Varios libros de Daniel Pennac están orientados al asunto de encontrar cómo la escuela de veras puede ayudar a los alumnos. En Mal de escuela (Debolsillo, 2009) vuelve al tema y usa su experiencia para ello (p. 15): “Cuando no era el último de la clase, era el penúltimo. (¡Hurra!) […] Siempre he oído decir que yo había necesitado todo un año para aprender la letra a. La letra a, en un año. El desierto de mi ignorancia comenzaba a partir de la infranqueable b”.

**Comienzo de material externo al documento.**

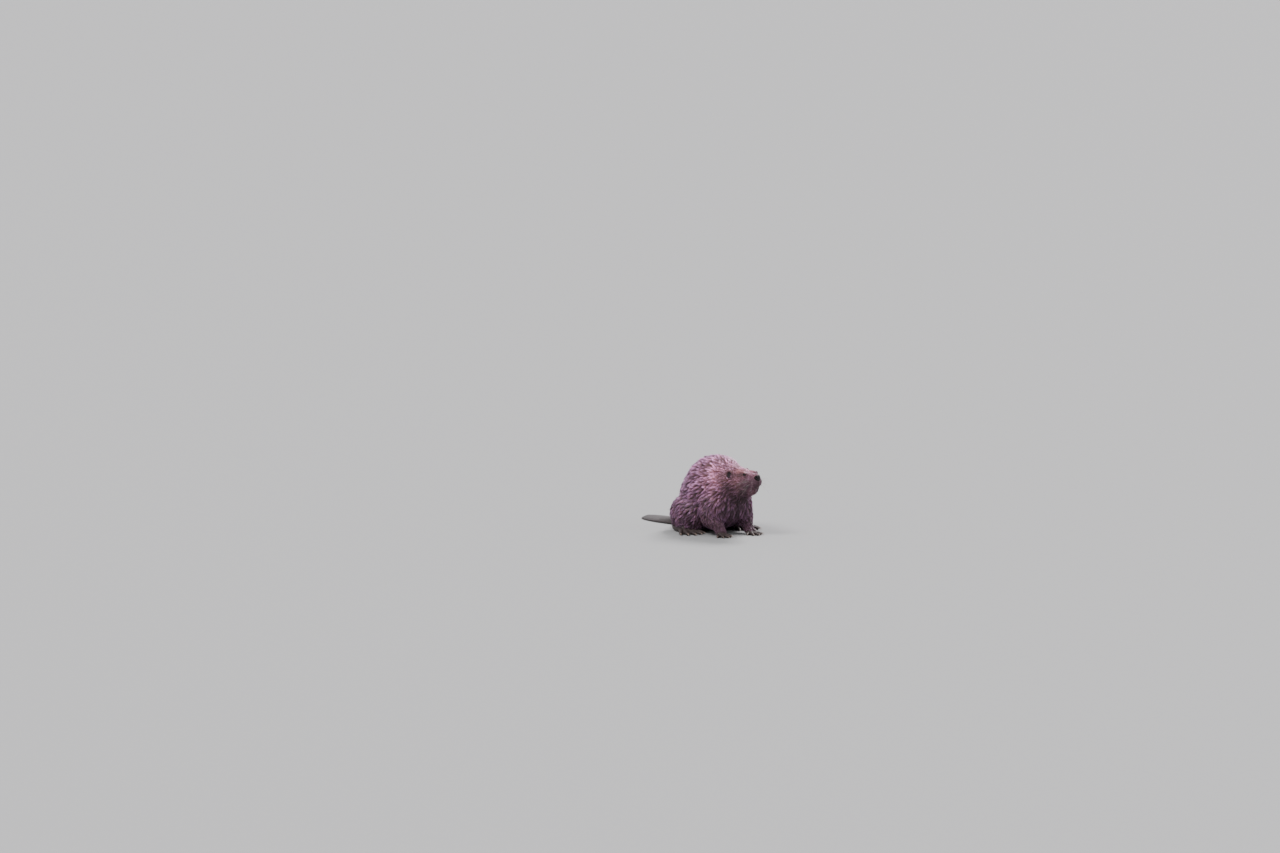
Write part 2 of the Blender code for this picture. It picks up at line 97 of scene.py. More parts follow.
# An ear is a cup: where it is, its depth and half its width and height, and the way it faces and leans.
# Its rolled rim has rings (forward, share of the radius), and its hollow a depth, a share and a start.
EAR_AT = (0.0320, 0.0497, 0.2240)
EAR_HALF = (0.0060, 0.0120, 0.0163)
EAR_FACING, EAR_LEAN = math.radians(62.0), math.radians(14.0)
EAR_RIM = ((0.0013, 0.995), (0.0020, 0.955), (0.0013, 0.90))
EAR_HOLLOW = (0.0028, 0.86, 0.48 * math.pi)
EAR_WAVE, EAR_AROUND = 0.0006, 48
# The ear's dark hollow, and a patch just below it, are painted near black: partly the ear's own dark skin and
# hair, partly painted shade in the hollow.
EAR_DARK_HALF, EAR_DARK_DROP, EAR_DARK_HIGH = 0.85, 0.22, 1.15  # the dark hollow, as shares of the cup

# Feet: where the heel stands, degrees of splay, joints of the sole (ahead, up, radius), half its width,
# the toes' roots (ahead, gap, arc), their reach, joints (share, up, radius), lengths, fan, webbed share,
# and each claw's height, length, width and flatness.
FEET = {
    "hind": dict(
        at=(-0.205, 0.098), splay=9.0, half_width=0.008, roots=(0.063, 0.0088, 0.0), reach=0.087,
        sole=((0.0, 0.017, 0.016), (0.038, 0.015, 0.017), (0.066, 0.0125, 0.0135)),
        toe=((0.0, 0.0110, 0.0088), (0.45, 0.0098, 0.0080), (0.72, 0.0088, 0.0076), (1.0, 0.0066, 0.0060)),
        lengths=(0.74, 0.90, 1.00, 0.97, 0.80), fan=(-21.0, -10.0, 1.0, 12.0, 23.0), web=0.86,
        claw=(0.0072, 0.0195, 0.0078, 0.72),
    ),
    "fore": dict(
        at=(0.006, 0.060), splay=4.0, half_width=0.0065, roots=(0.025, 0.0062, 0.0025), reach=0.038,
        sole=((0.0, 0.030, 0.0150), (0.012, 0.018, 0.0145), (0.028, 0.0100, 0.0100)),
        toe=((0.0, 0.0090, 0.0062), (0.5, 0.0082, 0.0056), (1.0, 0.0056, 0.0048)),
        lengths=(0.52, 0.88, 1.00, 0.94, 0.72), fan=(-40.0, -17.0, -1.0, 15.0, 36.0), web=0.0,
        claw=(0.0064, 0.0150, 0.0046, 0.95),
    ),
}
SINK = 0.0012  # how far the soles are pressed into the floor before they are flattened
WEB_THICK, WEB_SCALLOP, WEB_UP = 0.0034, 0.10, 0.006
CREASE_GAP, CREASE_DEPTH = 0.0042, 0.00045  # the folds across a toe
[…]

Pennac sufrió de niño incomprensión como alumno, por eso puede, ya como maestro, decir lo siguiente (p. 58): “Nuestros ‘malos alumnos’ (de los que se dice no tienen porvenir) nunca van solos a la escuela. Lo que entra en clase es una cebolla: unas capas de pesadumbre, de miedo, de inquietud, de rencor, de cólera, de deseos insatisfechos, de furiosas renuncias acumuladas sobre un fondo de vergonzoso pasado, de presente amenazador, de futuro condenado. […] Es difícil de explicar, pero a menudo sólo basta una mirada, una palabra amable, una frase de adulto confiado, claro y estable, para disolver esos pesares, aliviar esos espíritus”.
Y plantea, al final, en una conversación, desde la perspectiva de lo que ha aprendido con los denominados alumnos ‘difíciles’ (p. 247): “No son métodos los que faltan, sólo habláis de los métodos. Os pasáis todo el tiempo refugiándoos en los métodos cuando, en el fondo de vosotros mismos, sabéis muy bien que el método no basta. Le falta algo.
“—¿Qué le falta?
“—No puedo decirlo.
“—¿Por qué?
“—Porque es una palabrota.”
La palabrota cierra este penúltimo capítulo. P. 248: “Si sueltas esta palabra hablando de instrucción, te linchan, seguro”. La palabrota (y la pone luego de varios silencios y puntos suspensivos) es amor.
* El texto lo escribí antes de este paro gigantesco. No he cambiado de idea, desde luego.